Although it is a young organization, SVEF has already developed core programs made possible by the $4.5 million budget that’s in place for the 2007–08 school year.
“About $500,000 of that goes to grant funding” for a variety of initiatives aimed at teachers, Chaudry says. “About $2 million goes to school readiness programs to support students and teachers in high-risk areas. About another $1 million goes to the Science, Technology, Engineering and Math Program we’ve launched with a grant from the Knight Foundation.”
Chaudry acknowledges that many education foundations are established in affluent communities, begun with an influx of money from neighborhood parents.
“What we’re saying is that if we can leverage some of the corporations in this area, we can help children in more high-need neighborhood school districts where parents just don’t have the means to raise [similar funds],” Chaudry says.
To that end, he says, about a quarter of SVEF’s budget goes to health and human services for children from birth through age 5 and their families through the foundation’s School Readiness Program.

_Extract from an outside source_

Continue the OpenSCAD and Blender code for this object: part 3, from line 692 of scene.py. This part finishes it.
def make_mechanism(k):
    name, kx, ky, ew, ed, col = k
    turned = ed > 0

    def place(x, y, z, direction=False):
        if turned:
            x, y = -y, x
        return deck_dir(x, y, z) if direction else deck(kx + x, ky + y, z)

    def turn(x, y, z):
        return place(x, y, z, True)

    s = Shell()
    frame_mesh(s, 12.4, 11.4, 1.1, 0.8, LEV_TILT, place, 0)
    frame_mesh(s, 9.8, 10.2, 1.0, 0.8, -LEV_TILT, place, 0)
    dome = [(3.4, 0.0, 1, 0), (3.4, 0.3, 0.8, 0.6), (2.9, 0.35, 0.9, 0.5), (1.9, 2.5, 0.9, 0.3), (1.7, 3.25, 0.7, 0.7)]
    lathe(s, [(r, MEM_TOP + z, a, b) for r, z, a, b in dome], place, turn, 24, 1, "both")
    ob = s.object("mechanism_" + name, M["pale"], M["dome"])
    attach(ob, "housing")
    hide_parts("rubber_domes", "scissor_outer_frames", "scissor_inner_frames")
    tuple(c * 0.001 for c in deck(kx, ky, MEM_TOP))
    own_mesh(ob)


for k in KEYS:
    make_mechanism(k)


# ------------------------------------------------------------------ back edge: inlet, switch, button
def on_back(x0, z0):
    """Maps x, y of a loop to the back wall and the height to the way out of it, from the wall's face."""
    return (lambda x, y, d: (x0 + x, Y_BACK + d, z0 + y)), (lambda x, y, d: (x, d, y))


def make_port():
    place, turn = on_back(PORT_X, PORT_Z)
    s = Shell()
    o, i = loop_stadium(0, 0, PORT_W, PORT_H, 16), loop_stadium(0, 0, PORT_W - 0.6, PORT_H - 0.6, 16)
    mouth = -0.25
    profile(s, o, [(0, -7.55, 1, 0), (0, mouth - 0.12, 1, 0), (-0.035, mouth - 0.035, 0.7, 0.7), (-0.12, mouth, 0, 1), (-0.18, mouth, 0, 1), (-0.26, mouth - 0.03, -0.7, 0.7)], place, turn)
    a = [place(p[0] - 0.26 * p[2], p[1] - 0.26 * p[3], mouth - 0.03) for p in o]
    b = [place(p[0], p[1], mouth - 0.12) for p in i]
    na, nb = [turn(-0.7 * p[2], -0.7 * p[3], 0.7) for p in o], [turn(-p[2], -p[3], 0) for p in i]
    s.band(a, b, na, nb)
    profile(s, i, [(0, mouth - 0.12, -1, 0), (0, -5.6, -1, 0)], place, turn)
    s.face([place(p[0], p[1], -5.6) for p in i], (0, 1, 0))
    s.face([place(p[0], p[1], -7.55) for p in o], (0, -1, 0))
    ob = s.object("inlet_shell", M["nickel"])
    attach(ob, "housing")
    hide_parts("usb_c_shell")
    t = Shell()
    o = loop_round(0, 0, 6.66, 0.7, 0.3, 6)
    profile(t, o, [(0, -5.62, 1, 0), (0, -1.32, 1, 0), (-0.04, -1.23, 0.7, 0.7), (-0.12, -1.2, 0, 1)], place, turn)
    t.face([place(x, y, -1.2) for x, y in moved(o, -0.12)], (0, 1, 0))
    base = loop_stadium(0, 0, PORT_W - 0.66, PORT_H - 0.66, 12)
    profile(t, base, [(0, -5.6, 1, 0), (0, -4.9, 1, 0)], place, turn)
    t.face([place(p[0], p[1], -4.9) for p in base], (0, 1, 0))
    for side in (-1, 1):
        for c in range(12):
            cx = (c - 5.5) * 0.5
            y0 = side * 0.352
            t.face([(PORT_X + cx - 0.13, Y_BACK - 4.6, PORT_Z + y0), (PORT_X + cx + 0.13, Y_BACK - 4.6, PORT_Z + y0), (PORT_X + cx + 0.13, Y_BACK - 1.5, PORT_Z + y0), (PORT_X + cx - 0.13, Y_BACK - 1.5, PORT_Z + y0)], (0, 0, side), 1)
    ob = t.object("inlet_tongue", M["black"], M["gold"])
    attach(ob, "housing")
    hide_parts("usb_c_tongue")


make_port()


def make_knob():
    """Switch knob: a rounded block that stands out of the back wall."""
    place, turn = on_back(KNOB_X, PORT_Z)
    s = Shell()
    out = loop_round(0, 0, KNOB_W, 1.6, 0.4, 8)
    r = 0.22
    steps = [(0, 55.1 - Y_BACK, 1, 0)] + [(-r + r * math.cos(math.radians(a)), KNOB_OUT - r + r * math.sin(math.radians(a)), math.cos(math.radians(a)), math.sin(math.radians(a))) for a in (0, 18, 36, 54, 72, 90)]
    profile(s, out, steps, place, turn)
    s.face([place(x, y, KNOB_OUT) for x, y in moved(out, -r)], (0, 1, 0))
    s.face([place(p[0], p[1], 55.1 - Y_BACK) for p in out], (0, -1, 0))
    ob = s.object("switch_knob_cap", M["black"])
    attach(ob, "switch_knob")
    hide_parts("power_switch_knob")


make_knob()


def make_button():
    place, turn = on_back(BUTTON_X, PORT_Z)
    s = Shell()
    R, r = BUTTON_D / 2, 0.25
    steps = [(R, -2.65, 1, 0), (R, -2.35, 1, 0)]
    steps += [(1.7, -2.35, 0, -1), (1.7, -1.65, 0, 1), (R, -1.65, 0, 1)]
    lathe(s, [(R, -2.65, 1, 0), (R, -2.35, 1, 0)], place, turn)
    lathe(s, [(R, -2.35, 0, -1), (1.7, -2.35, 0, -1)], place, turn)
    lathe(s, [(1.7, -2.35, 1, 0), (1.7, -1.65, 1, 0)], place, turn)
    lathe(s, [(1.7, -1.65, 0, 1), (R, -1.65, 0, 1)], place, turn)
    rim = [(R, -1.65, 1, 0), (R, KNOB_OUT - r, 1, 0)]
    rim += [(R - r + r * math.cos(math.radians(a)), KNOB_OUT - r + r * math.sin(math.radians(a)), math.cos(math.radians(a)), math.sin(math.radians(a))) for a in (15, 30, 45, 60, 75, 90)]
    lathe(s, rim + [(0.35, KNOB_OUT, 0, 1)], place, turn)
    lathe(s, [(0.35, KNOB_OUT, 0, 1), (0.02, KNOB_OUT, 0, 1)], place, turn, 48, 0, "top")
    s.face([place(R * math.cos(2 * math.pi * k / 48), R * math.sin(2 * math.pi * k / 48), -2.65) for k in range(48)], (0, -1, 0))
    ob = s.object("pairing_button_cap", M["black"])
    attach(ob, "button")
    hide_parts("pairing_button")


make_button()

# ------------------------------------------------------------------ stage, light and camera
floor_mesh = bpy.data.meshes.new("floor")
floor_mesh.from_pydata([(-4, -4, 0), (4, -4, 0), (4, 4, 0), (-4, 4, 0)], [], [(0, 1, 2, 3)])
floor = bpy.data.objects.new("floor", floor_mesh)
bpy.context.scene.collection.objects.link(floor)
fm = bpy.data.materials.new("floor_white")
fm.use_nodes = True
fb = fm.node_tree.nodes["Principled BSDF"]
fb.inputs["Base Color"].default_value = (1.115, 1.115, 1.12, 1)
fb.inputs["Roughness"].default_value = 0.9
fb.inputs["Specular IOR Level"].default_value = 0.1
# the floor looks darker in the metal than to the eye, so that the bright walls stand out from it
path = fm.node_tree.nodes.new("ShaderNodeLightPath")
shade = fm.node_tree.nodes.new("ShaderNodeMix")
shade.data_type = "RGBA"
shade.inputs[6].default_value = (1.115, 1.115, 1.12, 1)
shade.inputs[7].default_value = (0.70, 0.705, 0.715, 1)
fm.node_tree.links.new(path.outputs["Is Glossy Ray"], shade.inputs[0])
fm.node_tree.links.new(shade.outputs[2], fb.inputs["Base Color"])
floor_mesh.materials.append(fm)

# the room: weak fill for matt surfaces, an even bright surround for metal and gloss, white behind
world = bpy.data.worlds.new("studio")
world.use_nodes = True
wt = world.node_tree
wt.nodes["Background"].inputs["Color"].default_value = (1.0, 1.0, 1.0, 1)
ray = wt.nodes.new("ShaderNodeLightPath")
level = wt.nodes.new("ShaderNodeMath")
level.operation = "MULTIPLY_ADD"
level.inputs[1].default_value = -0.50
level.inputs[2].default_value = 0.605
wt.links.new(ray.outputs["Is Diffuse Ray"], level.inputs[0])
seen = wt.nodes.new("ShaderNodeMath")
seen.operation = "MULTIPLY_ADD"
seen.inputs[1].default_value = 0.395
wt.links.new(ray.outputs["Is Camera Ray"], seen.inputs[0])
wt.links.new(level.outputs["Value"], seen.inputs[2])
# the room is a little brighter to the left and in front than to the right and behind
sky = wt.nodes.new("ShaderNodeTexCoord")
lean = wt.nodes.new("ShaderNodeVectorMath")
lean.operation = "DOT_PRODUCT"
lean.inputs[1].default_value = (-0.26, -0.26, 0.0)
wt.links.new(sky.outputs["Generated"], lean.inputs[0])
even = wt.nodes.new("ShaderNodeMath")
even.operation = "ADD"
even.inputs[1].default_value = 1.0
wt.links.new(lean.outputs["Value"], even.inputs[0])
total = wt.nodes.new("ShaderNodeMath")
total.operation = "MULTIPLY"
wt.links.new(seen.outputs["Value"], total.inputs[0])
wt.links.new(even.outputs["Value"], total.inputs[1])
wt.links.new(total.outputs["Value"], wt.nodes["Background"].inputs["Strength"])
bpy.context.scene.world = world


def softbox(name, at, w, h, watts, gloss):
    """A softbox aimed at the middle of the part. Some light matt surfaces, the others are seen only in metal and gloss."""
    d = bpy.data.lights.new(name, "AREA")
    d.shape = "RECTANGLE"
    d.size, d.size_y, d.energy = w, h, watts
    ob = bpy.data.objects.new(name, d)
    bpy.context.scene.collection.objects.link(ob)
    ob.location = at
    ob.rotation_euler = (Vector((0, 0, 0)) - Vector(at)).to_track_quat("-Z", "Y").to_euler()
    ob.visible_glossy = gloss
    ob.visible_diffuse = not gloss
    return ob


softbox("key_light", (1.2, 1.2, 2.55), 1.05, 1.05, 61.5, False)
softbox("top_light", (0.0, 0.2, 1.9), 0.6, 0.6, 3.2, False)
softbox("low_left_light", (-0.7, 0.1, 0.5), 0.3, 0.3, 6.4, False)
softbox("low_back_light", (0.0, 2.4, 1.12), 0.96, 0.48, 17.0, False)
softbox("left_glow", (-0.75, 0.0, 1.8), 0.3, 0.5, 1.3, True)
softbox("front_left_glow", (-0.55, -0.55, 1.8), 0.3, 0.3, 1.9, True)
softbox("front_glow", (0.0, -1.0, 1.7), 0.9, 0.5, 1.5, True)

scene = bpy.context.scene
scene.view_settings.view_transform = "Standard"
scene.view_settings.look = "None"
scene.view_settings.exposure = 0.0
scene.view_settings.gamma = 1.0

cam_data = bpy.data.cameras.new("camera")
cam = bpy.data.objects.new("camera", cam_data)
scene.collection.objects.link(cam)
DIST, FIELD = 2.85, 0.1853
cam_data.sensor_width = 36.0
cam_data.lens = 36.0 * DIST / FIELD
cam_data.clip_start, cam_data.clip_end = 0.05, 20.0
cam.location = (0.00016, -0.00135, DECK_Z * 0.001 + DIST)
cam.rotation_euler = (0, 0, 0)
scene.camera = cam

The program partners with other area organizations to provide health, developmental and social services needed to enhance children’s opportunities to succeed academically and socially.
Why foundations matter
“The overarching issue is that foundations have become more of a necessity given the craziness of K–12 finance in California,” says Palos Verdes Peninsula USD board President Sharp.
“When I was growing up way back in the dark ages in New Jersey, you raised your property taxes. Even then, there was a need for booster clubs and the PTA. There’s always been the idea that we want to provide more than just what we get from the public revenue sources: better costumes for the school play, better uniforms for the band. The desire to have some kind of local funds that allow communities to put their own kind of signature on the schools is there, even when the funding situation is better than it is now. Having a foundation sort of stamps a community’s personality on a school district.”